I Movement hanno all’attivo un solo ep, ma hanno calamitato interesse su di loro. Il concerto è pertanto uno di quelli da vedere: nel tempo a disposizione il trio tesse delle basi quasi minimali tra tastiere, basso e batteria, con l’avvolgente e calda voce di Lewis Wade a occupare tutto lo spazio che resta. Quello dei Sunn O))), invece, di sicuro vince la palma di live più particolare dell’intero festival. La band ormai estremizza sempre di più la sua proposta e l’impressione è quella di una sorta di cerimonia condita da echi doom, metal e post-rock. Chi colpisce per stile ed energia è Mikal Cronin, che, giunto ormai al suo terzo album, si destreggia alla grande tra brani più stile ballata a impennate garage rock più decise.

Ogni esibizione di Mac DeMarco fa storia a sé. L’istrionico cantante e chitarrista canadese regge bene il palco principale, alternando le sue canzoni più ispirate a cover di “Yellow” dei Coldplay e di “Over And Done With” dei Proclaimers. Aggiungeteci un crowdsurfing che pare non finire mai per avere un quadro completo. Come da tradizione, Dan Deacon trasforma tutto in un’autentica festa di synth e suoni elettronici, confermando le sue doti di intrattenitore. Anche Caribou è coinvolgente, riesce a smuovere l’intera platea davanti, con gli ultimi due dischi ad alternarsi in scaletta. “Sun” è la chiusura ideale per la tre giorni al Parc del Forum.

Caribou

Le ultime ore della notte (o le prime del mattino, a seconda dei punti di vista) sono quasi sempre dedicate alla musica elettronica. Jon Hopkins è uno dei nomi che risalta di più nel cartel e preme subito sull’acceleratore con beat quadrati e precisi e atmosfere avvolgenti. Lo show di Chet Faker, altro nome attesissimo in ambito elettronico, lascia in parte interdetti: se la seconda parte del concerto, con tutto il gruppo sul palco, è apparsa azzeccata, la prima, con l’artista da solo, spesso con le basi, è sembrata quasi un “karaoke”. Rimane il dubbio sul perché la band non lo abbia accompagnato dall’inizio alla fine. Va detto, però, che anche in questo caso il pubblico si è fatto prendere alla grande.

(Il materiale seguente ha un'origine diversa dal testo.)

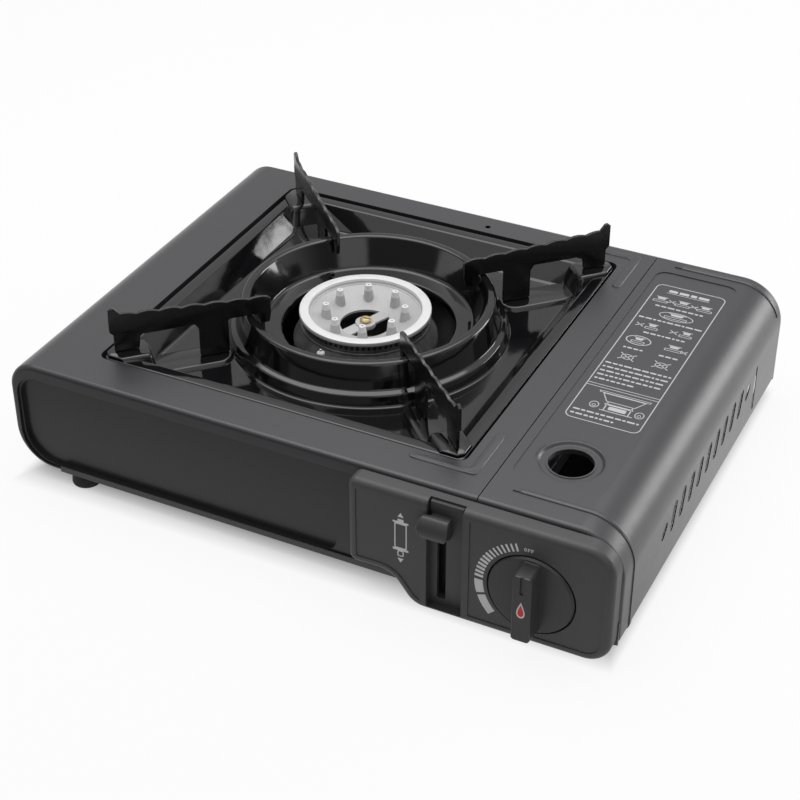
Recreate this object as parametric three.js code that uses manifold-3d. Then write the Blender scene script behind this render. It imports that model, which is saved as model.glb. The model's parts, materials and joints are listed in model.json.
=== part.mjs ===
// A tabletop butane stove: a pressed steel body with an enamelled drip pan, a round burner,
// a gas cartridge bay under a hinged lid, and a moulded control panel on the front.
// Millimetres, +Z up, +X to the right, the front faces -Y. The body's middle is x = 0, y = 0
// and the whole stove is moved back at the end, so that its box is centred on the origin.
import * as THREE from 'three';
import { mergeVertices } from 'three/addons/utils/BufferGeometryUtils.js';
import Module from 'manifold-3d';

const wasm = await Module();
wasm.setup();

// Shared sizes
const sheet = 1;
const gap = 0.3;
const overrun = 5;
const cornerSteps = 5;
const roundSteps = 32;
const smallSteps = 12;
const midSteps = 16;
const wideSteps = 24;
const cradleSteps = 48;
const footHeight = 8;

// The standard gas cartridge that the bay is made for
const cartridgeRadius = 33.3;
const cartridgeLength = 185;
const cartridgeLift = 3.7;
const bayHeadroom = 1.2;
const bayFront = 47;
const bayRear = 20;
const bayMargin = 7.9;
const cartridgeInset = 38;

// Burner head, and the pan ring that stands round it
const headRadius = 35.9;
const airGap = 11.1;
const bowlShelf = 10.5;
const ridgeInnerRun = 8.6;
const ridgeOuterRun = 9.9;
const panMoat = 11.3;
const bowlRadius = headRadius + airGap;
const ridgeInnerFoot = bowlRadius + bowlShelf;
const ridgeRadius = ridgeInnerFoot + ridgeInnerRun;
const ridgeOuterFoot = ridgeRadius + ridgeOuterRun;

// Drip pan and its square opening in the cover
const panGap = 1.6;
const panRimWidth = 7;
const panWallRun = 9;
const panHalf = ridgeOuterFoot + panMoat + panWallRun + panRimWidth + panGap;
const openingRadius = 5;
const seatDepth = 5;
const seatWidth = 7;
const panRimDrop = 0.8;
const panFloorDepth = 12;
const panFloorRadius = 12;

// Body shell: as wide and as deep as the pan and the bay need
const coverLeft = 40.8;
const coverRight = 16.9;
const panShiftY = 2.3;
const lidWidth = 2 * cartridgeRadius + bayMargin;
const shellWidth = coverLeft + 2 * panHalf + coverRight + lidWidth;
const shellDepth = bayFront + cartridgeLength + bayRear;
const shellTop = cartridgeLift + 2 * cartridgeRadius + bayHeadroom;
const halfWidth = shellWidth / 2;
const halfDepth = shellDepth / 2;
const coverUnder = shellTop - sheet;
const baseTop = footHeight + sheet;
const splitX = halfWidth - lidWidth;
const panX = -halfWidth + coverLeft + panHalf;
const panY = panShiftY;
const shellEdge = 2.5;
const leftTopRadius = 16;
const leftBottomRadius = 22;
const rightTopRadius = 24;
const rightBottomRadius = 5;
const splitGap = 0.5;
const lipTop = 7.5;
const lipSide = 4;
const lipBottom = 2;
const splitFlange = 5.5;
const coverWrap = 26;
const plateFace = halfDepth - sheet - gap;

// Heights of the pan ring
const ridgeRise = 9.1;
const ridgeTop = shellTop + ridgeRise;
const ridgeRound = 3;
const ridgeStepRise = 7;
const ridgeInnerRise = 3.5;
const bowlLip = 3;

// Pot supports and the pressed pads that carry them
const finSheet = 1.8;
const finCornerInset = 7.35;
const finReachIn = 11.6;
const finLegWidth = 15;
const finBlade = 11;
const finClimb = 4.5;
const finTipRise = 3.5;
const finTipWidth = 5;
const finHookDepth = 6;
const finHookWidth = 5.5;
const finMidInset = 2;
const finMidWidth = 16;
const finScallop = 0.8;
const scallopPitch = 12;
const padRise = 2;
const padLength = 20;
const padWidth = 15;
const padTaper = 5;
const padRadius = 3;
const finOuter = panHalf * Math.SQRT2 - finCornerInset;
const finInner = ridgeRadius - finReachIn;
const finLegInner = finOuter - finLegWidth;
const finMidInner = ridgeOuterFoot + finMidInset;
const finMidOuter = finMidInner + finMidWidth;
const finUnder = ridgeTop - 2 * gap;
const finTopInner = finUnder + finBlade;
const finTopOuter = finTopInner + finClimb;
const finTip = finTopOuter + finTipRise;
const padOuter = finOuter + sheet;
const padInner = padOuter - padLength;

// Burner
const burnerShiftX = -1.6;
const burnerShiftY = -0.8;
const burnerX = panX + burnerShiftX;
const burnerY = panY + burnerShiftY;
const headRise = 0.5;
const headTop = shellTop + headRise;
const headRim = 5;
const headThick = 2.5;
const dishDrop = 2.4;
const dishRadius = 14.5;
const dishDepth = 9.6;
const pegInset = 14.4;
const pegCircle = headRadius - pegInset;
const pegBaseRadius = 3.1;
const pegTipRadius = 1.8;
const pegRise = 2;
const pegTop = headTop + pegRise;
const pegCount = 8;
const windowInset = 0.5;
const windowRadius = dishRadius - windowInset;
const barWidth = 7;
const barTurn = 68.5;
const bossRadius = 5.6;
const portRingHeight = 4;
const portRingWall = 4.6;
const portCount = 36;
const portWidth = 1.3;
const portDepth = 3.1;
const bowlSwell = 3.6;
const bowlBodyRadius = headRadius + bowlSwell;
const bowlBodyWall = 1.5;
const burnerHeight = 38;
const bowlBodyBottom = headTop - burnerHeight;
const screwRadius = 2;
const screwHeadRadius = 3.2;
const screwHeadHeight = 2;
const screwLength = 16;
const screwSlot = 0.9;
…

Tra chi si è esibito all’Apolo il mercoledì e la domenica meritano una menzione particolare i Viet Cong, The Juan McLean e Thee Oh Sees: il gruppo canadese, forte di uno degli esordi più acclamati di questa prima metà dell’anno, parte piano, crescendo però alla distanza fino arrivare alla deflagrante doppietta formata da “Continental Shelf” e “Death”; The Juan McLean si presentano con Nancy Wang (ex LCD Sounsystem) alla voce e riescono a stipare il locale di bassi e sonorità electro-pop; la band di John Dwyer è sempre una sicurezza, potente con due batterie sul palco oltre a basso, chitarra e voce.

Il Primavera Sound è un festival che concede pochi sguardi indietro, ma molti avanti, ecco che già sappiamo quando avrà luogo l’edizione del 2016 (dal 2 al 4 giugno) e ora si aspettano con trepidazione gli annunci dei primi headliner.